Having emerged as a world power from World War II, the United States faced numerous problems of cultural self-definition in the second half of the 20th century. The Cold War produced not only an ideology of international leadership but also new anxieties about America’s social identity and the nation’s changed position in the world. Topics discussed in this lecture course include the advent of a postindustrial economic order, the decline of New Deal liberalism, postmodernist aesthetics, the New Hollywood, and the emergence of the New Left and the New Right. In the early 21st century, many of these developments have been radicalized under conditions of military hegemony, globalized capitalism, corporate anti-statism, neoliberal governance, and catastrophic ecological transformations.
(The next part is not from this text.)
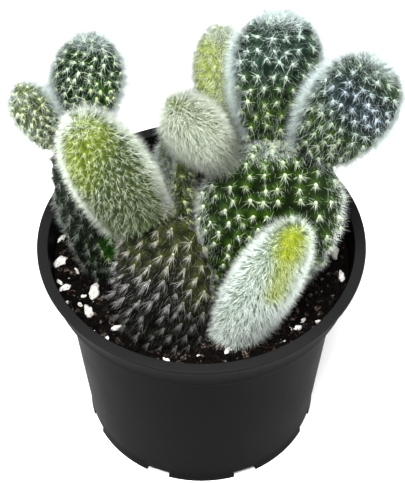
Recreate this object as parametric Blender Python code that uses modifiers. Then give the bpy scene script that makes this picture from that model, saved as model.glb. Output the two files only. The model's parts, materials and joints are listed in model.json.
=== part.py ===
"""Potted bunny ears cactus: a plastic nursery pot, its soil and thirteen jointed pads.

Each pad is an obovate, flattened body. Its skin is a net of areoles, and every areole is raised
as a tubercle with a tuft of short spines. Pads grow from the soil or from sockets in older pads.
"""
import math

import bmesh
import bpy
from mathutils import Vector, noise

MM = 0.001

# The origin lies under the middle of the whole plant, so the pot's axis is a little to the left.
POT_AXIS_X = -0.97 * MM

# Pot
RIM_Z = 84.5 * MM
RIM_R = 55.0 * MM
LIP_WIDTH = 3.7 * MM
LIP_THICK = 1.0 * MM
COLLAR_TOP_R = 52.6 * MM
COLLAR_BOTTOM_R = 51.0 * MM
COLLAR_HEIGHT = 12.8 * MM
WALL_TOP_R = 46.9 * MM
WALL_BOTTOM_R = 40.5 * MM
WALL_THICK = 1.1 * MM
FOOT_R = 40.7 * MM
FOOT_WIDTH = 4.2 * MM
FLOOR_Z = 3.2 * MM
FLOOR_THICK = 1.2 * MM
DRAIN_R = 4.0 * MM
POT_STEPS = 48
NOTCHES = 8
NOTCH_ANGLE = math.radians(12)
NOTCH_HEIGHT = 3.0 * MM
FLOOR_HOLES = 8
FLOOR_HOLE_R = 2.6 * MM
FLOOR_HOLE_RING = 29.0 * MM

# Soil
SOIL_DEPTH = 9.0 * MM
SOIL_Z = RIM_Z - SOIL_DEPTH
SOIL_RELIEF = 0.9 * MM
SOIL_RINGS = 9
SOIL_STEPS = 48

# Clearance between pieces that touch
GAP = 0.3 * MM

# Areoles
RING_PITCH = 0.88
TUFT_R = 0.24
TUBERCLE = 0.35
SOIL_BARE = 1.5 * MM


def pad(base, tip, across, width, thick, **shape):
    """Describe one pad: points in mm from the middle of the rim, sizes in mm."""
    values = {"neck": 0.45, "widest": 0.6, "shoulder": 0.8, "blunt": 2.0, "bow": (0, 0, 0),
              "pitch": 4.7, "tuft": 2.0, "sharp": True, "parent": None}
    values.update(shape)
    to_metres = {"base": Vector(base) * MM + Vector((0, 0, RIM_Z)), "across": Vector(across),
                 "tip": Vector(tip) * MM + Vector((0, 0, RIM_Z)), "bow": Vector(values["bow"]) * MM,
                 "half_width": width * MM / 2, "half_thick": thick * MM / 2,
                 "pitch": values["pitch"] * MM, "tuft": values["tuft"] * MM}
    values.update(to_metres)
    return values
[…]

Altogether, the lecture course focuses on select phases and moments of cultural production between 1945 and 2019, when American poems, novels, films and television shows often defined the global state of art in their respective fields. We will concentrate on literary sources, sociological writings, political documents, cinema, television, and other cultural fields.
In this seminar, we will analyze Canadian foreign policy from various angles. This will include Canada’s foreign, security, development and international trade policy. After a brief overview on the history of Canada’s external relations – starting with the emancipation from British rule and the country’s participation in World War I and II – the seminar will primarily focus on the period after 1945. We will examine the role of the Prime Minister, the respective ministries and the House of Commons in fashioning Ottawa’s stance in the world and briefly address the role of Canada’s provinces, most notably Québec. The seminar will end with a simulation of an expert meeting leading to a foreign policy review.